> _WHAT YOU SHOULD DO_
Return the line containing "Keep writing the", the line containing "boards and hooks", and every line between them, exactly as they stand. Output nothing else.

> _DATA TO USE_
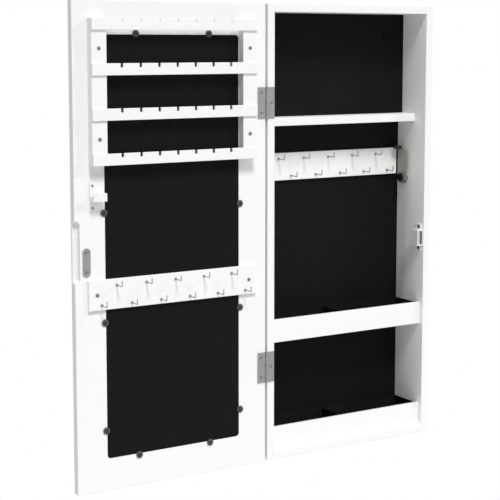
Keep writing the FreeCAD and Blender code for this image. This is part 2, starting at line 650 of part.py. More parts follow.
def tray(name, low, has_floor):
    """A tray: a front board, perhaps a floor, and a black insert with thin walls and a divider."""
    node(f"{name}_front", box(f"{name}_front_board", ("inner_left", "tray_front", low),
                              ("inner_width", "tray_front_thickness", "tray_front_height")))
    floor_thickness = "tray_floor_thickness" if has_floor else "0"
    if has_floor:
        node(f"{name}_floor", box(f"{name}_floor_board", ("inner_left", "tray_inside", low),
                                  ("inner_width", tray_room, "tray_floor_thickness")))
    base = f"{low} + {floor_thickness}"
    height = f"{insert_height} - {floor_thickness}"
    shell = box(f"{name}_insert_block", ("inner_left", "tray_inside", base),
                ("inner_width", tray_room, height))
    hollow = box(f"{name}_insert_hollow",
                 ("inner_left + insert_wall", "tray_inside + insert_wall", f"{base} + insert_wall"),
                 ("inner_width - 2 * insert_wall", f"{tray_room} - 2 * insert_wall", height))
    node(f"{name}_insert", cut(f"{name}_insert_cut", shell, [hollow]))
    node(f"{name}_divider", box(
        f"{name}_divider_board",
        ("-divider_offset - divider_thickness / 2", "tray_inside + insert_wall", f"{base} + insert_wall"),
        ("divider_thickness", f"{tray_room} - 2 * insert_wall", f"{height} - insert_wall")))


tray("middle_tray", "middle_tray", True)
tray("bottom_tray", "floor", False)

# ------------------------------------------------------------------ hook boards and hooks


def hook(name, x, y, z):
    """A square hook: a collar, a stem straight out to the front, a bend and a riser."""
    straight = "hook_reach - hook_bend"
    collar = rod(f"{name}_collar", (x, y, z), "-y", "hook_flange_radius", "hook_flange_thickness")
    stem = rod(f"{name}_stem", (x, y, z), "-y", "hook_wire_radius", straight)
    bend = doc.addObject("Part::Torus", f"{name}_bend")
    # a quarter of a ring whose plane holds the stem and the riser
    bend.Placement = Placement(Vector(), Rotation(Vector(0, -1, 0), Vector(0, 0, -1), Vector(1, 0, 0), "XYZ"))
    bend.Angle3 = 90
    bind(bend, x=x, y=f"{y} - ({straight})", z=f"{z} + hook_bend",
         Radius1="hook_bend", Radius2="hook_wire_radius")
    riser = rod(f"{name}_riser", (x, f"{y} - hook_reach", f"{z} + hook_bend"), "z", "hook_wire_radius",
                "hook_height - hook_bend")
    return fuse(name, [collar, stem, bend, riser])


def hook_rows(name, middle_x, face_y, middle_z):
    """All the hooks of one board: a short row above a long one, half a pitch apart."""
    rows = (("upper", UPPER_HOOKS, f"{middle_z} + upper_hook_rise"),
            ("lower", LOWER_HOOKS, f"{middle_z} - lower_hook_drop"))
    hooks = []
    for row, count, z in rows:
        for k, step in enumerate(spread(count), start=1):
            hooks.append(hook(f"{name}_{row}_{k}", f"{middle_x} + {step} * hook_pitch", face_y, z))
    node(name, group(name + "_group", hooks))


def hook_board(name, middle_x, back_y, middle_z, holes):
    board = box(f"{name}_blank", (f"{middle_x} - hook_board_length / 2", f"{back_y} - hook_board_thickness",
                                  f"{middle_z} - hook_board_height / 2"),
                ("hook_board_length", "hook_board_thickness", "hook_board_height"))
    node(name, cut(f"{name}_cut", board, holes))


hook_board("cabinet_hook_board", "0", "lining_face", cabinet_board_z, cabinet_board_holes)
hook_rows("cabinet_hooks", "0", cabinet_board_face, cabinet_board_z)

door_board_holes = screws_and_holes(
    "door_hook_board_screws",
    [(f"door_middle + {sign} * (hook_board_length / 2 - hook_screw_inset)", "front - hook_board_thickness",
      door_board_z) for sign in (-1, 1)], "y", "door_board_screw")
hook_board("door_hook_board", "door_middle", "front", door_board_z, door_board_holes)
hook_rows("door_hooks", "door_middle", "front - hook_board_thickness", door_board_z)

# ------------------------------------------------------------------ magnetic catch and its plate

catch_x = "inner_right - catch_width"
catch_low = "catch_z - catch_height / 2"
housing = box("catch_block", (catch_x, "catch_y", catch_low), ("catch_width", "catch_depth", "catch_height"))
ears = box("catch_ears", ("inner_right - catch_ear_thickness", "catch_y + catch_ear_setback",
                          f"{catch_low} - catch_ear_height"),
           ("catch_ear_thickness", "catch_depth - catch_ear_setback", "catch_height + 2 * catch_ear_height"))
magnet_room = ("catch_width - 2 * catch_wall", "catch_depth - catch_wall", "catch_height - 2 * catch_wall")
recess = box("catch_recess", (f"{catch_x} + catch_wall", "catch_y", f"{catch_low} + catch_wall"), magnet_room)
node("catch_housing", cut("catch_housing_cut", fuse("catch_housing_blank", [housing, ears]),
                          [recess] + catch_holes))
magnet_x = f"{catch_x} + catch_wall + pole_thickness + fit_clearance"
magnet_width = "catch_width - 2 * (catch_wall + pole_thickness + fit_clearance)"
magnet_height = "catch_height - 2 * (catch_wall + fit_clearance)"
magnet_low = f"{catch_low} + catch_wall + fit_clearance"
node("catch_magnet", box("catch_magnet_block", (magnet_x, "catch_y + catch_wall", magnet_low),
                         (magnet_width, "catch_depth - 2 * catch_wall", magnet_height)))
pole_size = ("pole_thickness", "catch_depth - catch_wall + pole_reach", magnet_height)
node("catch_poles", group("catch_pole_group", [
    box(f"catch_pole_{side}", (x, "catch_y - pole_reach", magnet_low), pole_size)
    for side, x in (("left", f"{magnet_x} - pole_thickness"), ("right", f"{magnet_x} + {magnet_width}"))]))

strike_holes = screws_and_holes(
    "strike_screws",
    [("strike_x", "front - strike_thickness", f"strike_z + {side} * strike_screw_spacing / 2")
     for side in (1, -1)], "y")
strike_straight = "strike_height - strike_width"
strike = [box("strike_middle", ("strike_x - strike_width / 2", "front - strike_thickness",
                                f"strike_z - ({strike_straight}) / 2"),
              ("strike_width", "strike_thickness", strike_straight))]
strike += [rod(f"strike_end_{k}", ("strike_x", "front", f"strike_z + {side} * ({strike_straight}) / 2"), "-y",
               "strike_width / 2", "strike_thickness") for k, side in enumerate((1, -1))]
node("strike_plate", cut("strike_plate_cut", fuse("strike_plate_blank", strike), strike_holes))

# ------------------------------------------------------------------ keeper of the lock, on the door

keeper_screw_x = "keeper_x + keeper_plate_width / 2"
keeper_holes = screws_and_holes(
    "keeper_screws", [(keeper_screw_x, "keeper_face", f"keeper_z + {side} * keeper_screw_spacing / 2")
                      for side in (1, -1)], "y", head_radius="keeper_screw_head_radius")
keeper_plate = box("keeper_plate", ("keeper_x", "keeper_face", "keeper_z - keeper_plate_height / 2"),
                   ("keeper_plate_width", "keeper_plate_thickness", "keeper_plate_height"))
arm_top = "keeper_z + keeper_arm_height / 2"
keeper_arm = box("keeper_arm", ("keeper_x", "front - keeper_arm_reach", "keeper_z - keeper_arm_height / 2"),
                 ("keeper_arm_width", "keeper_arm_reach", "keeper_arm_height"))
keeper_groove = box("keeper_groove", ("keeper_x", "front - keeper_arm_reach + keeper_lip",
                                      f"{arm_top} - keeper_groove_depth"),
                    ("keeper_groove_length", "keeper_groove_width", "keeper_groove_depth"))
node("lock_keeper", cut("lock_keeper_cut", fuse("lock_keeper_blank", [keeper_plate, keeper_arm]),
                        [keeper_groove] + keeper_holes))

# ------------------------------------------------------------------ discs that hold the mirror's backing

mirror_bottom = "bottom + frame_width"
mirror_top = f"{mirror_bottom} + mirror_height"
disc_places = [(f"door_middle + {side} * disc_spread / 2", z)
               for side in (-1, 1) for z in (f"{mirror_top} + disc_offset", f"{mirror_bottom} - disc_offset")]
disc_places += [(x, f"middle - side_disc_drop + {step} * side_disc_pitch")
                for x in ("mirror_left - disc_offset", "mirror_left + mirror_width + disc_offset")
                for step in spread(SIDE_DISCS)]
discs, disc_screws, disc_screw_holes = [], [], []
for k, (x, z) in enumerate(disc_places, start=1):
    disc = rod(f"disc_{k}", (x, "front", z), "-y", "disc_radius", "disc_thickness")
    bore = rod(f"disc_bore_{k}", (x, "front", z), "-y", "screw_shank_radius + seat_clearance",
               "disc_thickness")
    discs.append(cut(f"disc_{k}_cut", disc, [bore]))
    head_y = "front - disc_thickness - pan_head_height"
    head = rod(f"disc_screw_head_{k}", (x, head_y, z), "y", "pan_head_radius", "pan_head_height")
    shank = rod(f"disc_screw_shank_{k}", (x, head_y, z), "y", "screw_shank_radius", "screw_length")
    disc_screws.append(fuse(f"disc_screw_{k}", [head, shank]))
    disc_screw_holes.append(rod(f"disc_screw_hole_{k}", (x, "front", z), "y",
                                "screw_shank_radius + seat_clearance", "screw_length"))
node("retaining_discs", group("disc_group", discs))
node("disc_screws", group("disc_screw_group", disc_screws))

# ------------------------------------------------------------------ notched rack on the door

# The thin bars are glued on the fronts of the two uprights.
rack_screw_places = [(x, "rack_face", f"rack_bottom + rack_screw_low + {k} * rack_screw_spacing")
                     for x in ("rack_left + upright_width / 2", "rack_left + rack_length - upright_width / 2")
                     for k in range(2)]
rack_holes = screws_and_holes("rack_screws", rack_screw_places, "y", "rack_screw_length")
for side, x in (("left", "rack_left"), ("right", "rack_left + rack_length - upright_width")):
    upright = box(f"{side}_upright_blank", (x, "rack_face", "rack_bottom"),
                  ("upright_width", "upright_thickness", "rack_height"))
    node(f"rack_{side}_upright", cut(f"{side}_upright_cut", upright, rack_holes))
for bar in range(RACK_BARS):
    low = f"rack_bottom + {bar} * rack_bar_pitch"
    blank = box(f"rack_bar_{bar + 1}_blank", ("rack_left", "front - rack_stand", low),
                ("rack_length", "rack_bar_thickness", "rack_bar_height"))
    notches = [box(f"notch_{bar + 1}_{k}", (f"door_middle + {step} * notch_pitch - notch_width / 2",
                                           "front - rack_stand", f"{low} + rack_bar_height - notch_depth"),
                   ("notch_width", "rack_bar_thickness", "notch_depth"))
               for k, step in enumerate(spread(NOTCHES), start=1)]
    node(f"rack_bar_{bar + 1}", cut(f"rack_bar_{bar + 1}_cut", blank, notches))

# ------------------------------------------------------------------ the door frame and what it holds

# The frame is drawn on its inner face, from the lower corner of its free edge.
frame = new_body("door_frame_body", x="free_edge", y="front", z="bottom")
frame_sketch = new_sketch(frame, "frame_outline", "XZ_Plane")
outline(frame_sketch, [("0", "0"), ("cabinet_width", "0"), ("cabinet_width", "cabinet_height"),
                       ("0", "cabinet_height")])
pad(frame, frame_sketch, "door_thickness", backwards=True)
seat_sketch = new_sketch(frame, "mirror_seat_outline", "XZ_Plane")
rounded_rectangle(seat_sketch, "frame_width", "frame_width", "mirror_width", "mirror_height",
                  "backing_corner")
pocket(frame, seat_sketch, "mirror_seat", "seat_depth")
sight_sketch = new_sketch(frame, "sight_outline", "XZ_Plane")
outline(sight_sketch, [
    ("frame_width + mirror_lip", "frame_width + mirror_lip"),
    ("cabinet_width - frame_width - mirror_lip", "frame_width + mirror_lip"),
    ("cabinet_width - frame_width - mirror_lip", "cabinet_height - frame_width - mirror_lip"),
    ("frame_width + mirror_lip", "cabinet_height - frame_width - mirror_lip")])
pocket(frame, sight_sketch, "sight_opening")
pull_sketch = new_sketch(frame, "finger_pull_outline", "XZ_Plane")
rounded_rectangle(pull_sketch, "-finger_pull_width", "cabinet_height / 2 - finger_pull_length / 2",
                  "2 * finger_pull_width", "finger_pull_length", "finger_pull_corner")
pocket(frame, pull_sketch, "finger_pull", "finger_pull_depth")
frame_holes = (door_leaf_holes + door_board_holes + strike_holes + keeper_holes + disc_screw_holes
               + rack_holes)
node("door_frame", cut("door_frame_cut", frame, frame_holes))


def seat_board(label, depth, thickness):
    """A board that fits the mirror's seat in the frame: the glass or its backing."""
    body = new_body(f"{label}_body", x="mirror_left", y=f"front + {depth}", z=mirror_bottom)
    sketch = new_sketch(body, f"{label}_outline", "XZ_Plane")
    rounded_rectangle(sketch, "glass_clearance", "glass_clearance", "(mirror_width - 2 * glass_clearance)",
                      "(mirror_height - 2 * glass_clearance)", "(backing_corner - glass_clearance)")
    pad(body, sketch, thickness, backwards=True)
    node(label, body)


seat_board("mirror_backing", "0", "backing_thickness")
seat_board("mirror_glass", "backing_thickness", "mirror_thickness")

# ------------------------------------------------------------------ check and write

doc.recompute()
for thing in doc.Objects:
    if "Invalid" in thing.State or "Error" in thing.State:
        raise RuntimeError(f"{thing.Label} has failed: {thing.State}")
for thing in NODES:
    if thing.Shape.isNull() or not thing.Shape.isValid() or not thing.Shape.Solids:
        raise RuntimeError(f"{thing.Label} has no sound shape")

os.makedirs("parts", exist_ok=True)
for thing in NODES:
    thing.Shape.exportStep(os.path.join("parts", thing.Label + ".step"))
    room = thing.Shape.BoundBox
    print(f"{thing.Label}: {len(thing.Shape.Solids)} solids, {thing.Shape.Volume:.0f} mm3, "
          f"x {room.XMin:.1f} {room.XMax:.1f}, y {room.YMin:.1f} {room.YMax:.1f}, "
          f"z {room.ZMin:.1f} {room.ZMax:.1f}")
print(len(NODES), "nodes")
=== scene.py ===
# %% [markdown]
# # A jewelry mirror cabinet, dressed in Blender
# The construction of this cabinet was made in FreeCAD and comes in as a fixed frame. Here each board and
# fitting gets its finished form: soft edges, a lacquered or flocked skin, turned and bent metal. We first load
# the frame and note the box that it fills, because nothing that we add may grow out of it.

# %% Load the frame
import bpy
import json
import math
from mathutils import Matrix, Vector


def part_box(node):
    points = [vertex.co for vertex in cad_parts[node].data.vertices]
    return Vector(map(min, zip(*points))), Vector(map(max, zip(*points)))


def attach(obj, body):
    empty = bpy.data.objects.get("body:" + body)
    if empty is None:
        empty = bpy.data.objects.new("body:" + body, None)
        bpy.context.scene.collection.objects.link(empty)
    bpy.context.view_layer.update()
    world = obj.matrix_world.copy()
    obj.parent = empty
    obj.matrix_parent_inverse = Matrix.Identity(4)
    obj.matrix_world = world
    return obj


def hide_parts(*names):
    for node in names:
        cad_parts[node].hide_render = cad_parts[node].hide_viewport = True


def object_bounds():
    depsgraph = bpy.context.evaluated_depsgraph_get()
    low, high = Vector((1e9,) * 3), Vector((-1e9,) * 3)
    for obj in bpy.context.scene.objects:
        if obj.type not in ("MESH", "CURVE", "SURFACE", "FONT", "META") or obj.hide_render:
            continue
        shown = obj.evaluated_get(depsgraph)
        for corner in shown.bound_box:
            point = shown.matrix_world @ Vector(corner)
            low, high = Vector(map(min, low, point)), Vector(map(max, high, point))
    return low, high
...
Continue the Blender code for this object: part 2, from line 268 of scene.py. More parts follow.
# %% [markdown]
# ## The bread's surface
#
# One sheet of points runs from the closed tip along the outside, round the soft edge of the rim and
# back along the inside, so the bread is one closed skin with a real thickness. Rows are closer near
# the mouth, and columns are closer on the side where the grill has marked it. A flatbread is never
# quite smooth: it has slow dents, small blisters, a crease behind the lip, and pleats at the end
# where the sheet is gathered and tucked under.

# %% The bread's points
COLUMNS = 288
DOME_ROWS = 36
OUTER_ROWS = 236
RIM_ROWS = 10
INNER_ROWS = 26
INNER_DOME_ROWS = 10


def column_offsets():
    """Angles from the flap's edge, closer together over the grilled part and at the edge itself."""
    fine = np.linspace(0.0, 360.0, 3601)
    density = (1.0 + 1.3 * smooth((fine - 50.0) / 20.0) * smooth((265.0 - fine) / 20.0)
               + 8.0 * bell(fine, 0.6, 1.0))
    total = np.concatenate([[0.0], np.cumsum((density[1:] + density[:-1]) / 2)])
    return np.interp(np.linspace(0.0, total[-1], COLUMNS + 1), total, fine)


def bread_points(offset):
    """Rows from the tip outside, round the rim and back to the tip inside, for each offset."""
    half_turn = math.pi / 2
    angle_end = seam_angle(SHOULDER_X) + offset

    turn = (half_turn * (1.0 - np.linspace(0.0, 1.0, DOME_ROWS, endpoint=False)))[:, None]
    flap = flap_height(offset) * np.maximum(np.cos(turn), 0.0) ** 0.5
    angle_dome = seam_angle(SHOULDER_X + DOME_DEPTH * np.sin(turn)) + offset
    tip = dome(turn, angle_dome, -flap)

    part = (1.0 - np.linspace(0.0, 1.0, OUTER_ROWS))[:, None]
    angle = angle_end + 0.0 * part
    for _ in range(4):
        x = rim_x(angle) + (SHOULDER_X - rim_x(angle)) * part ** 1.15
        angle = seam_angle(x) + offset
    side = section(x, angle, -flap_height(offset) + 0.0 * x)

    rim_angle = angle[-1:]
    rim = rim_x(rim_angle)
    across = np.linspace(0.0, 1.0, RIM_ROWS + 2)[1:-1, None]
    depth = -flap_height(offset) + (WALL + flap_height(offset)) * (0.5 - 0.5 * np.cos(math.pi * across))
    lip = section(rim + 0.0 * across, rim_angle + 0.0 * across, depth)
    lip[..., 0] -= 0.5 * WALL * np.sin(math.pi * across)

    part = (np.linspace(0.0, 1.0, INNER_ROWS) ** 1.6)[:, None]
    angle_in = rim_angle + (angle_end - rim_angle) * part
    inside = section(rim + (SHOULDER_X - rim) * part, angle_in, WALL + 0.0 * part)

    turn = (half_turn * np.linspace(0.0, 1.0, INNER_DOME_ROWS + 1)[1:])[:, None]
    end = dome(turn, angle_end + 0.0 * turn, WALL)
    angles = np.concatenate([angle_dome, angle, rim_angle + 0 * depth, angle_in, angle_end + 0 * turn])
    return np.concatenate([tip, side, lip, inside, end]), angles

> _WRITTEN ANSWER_
Keep writing the FreeCAD and Blender code for this image. This is part 2, starting at line 650 of part.py. More parts follow.
def tray(name, low, has_floor):
    """A tray: a front board, perhaps a floor, and a black insert with thin walls and a divider."""
    node(f"{name}_front", box(f"{name}_front_board", ("inner_left", "tray_front", low),
                              ("inner_width", "tray_front_thickness", "tray_front_height")))
    floor_thickness = "tray_floor_thickness" if has_floor else "0"
    if has_floor:
        node(f"{name}_floor", box(f"{name}_floor_board", ("inner_left", "tray_inside", low),
                                  ("inner_width", tray_room, "tray_floor_thickness")))
    base = f"{low} + {floor_thickness}"
    height = f"{insert_height} - {floor_thickness}"
    shell = box(f"{name}_insert_block", ("inner_left", "tray_inside", base),
                ("inner_width", tray_room, height))
    hollow = box(f"{name}_insert_hollow",
                 ("inner_left + insert_wall", "tray_inside + insert_wall", f"{base} + insert_wall"),
                 ("inner_width - 2 * insert_wall", f"{tray_room} - 2 * insert_wall", height))
    node(f"{name}_insert", cut(f"{name}_insert_cut", shell, [hollow]))
    node(f"{name}_divider", box(
        f"{name}_divider_board",
        ("-divider_offset - divider_thickness / 2", "tray_inside + insert_wall", f"{base} + insert_wall"),
        ("divider_thickness", f"{tray_room} - 2 * insert_wall", f"{height} - insert_wall")))


tray("middle_tray", "middle_tray", True)
tray("bottom_tray", "floor", False)

# ------------------------------------------------------------------ hook boards and hooks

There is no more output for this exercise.